## Information provided
-*-

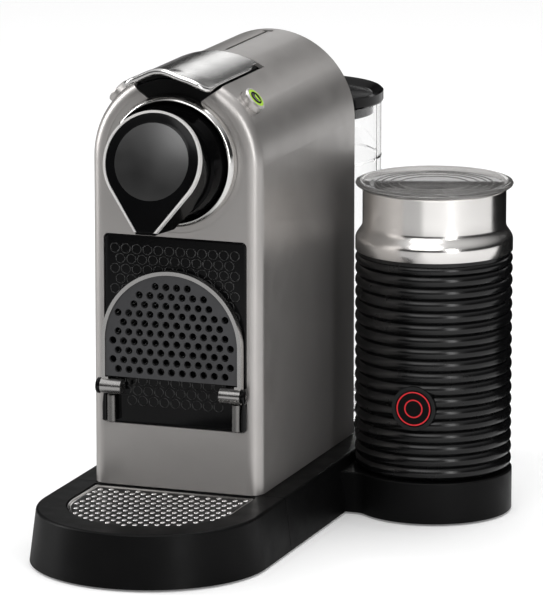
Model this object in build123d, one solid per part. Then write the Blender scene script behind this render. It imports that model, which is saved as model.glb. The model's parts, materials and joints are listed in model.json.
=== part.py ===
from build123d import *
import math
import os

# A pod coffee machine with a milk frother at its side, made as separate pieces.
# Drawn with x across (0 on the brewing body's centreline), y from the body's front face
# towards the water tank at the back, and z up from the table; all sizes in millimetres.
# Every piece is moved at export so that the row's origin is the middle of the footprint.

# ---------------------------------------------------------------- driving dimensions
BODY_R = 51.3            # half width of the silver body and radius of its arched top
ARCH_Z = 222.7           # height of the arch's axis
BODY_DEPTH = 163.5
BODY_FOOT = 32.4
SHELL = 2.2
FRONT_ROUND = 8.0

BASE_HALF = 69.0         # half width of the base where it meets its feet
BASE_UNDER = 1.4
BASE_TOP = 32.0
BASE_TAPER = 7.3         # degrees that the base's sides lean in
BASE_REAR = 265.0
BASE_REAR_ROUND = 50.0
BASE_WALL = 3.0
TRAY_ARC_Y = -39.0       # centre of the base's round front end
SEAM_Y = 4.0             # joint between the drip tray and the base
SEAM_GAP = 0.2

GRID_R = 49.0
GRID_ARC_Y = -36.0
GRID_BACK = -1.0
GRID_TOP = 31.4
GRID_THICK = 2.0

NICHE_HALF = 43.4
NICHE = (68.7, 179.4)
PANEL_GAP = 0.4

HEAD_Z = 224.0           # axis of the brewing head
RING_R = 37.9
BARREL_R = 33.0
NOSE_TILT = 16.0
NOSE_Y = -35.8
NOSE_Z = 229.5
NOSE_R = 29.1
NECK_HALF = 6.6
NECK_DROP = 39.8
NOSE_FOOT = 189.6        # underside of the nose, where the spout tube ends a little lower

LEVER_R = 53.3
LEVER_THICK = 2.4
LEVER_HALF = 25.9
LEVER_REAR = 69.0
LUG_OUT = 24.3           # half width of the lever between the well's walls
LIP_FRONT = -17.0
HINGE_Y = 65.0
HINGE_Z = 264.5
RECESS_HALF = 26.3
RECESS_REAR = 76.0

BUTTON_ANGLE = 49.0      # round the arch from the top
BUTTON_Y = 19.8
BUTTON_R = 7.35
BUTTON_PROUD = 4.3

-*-

## Directions
Reproduce all of the data exactly as given.

## In response
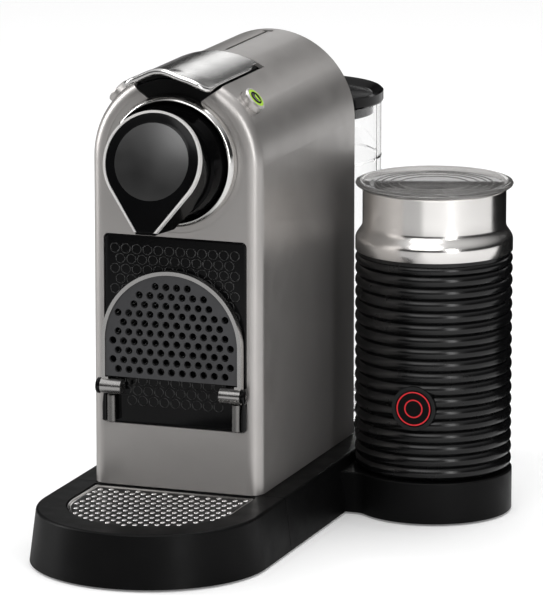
Model this object in build123d, one solid per part. Then write the Blender scene script behind this render. It imports that model, which is saved as model.glb. The model's parts, materials and joints are listed in model.json.
=== part.py ===
from build123d import *
import math
import os

# A pod coffee machine with a milk frother at its side, made as separate pieces.
# Drawn with x across (0 on the brewing body's centreline), y from the body's front face
# towards the water tank at the back, and z up from the table; all sizes in millimetres.
# Every piece is moved at export so that the row's origin is the middle of the footprint.

# ---------------------------------------------------------------- driving dimensions
BODY_R = 51.3            # half width of the silver body and radius of its arched top
ARCH_Z = 222.7           # height of the arch's axis
BODY_DEPTH = 163.5
BODY_FOOT = 32.4
SHELL = 2.2
FRONT_ROUND = 8.0

BASE_HALF = 69.0         # half width of the base where it meets its feet
BASE_UNDER = 1.4
BASE_TOP = 32.0
BASE_TAPER = 7.3         # degrees that the base's sides lean in
BASE_REAR = 265.0
BASE_REAR_ROUND = 50.0
BASE_WALL = 3.0
TRAY_ARC_Y = -39.0       # centre of the base's round front end
SEAM_Y = 4.0             # joint between the drip tray and the base
SEAM_GAP = 0.2

GRID_R = 49.0
GRID_ARC_Y = -36.0
GRID_BACK = -1.0
GRID_TOP = 31.4
GRID_THICK = 2.0

NICHE_HALF = 43.4
NICHE = (68.7, 179.4)
PANEL_GAP = 0.4

HEAD_Z = 224.0           # axis of the brewing head
RING_R = 37.9
BARREL_R = 33.0
NOSE_TILT = 16.0
NOSE_Y = -35.8
NOSE_Z = 229.5
NOSE_R = 29.1
NECK_HALF = 6.6
NECK_DROP = 39.8
NOSE_FOOT = 189.6        # underside of the nose, where the spout tube ends a little lower

LEVER_R = 53.3
LEVER_THICK = 2.4
LEVER_HALF = 25.9
LEVER_REAR = 69.0
LUG_OUT = 24.3           # half width of the lever between the well's walls
LIP_FRONT = -17.0
HINGE_Y = 65.0
HINGE_Z = 264.5
RECESS_HALF = 26.3
RECESS_REAR = 76.0

BUTTON_ANGLE = 49.0      # round the arch from the top
BUTTON_Y = 19.8
BUTTON_R = 7.35
BUTTON_PROUD = 4.3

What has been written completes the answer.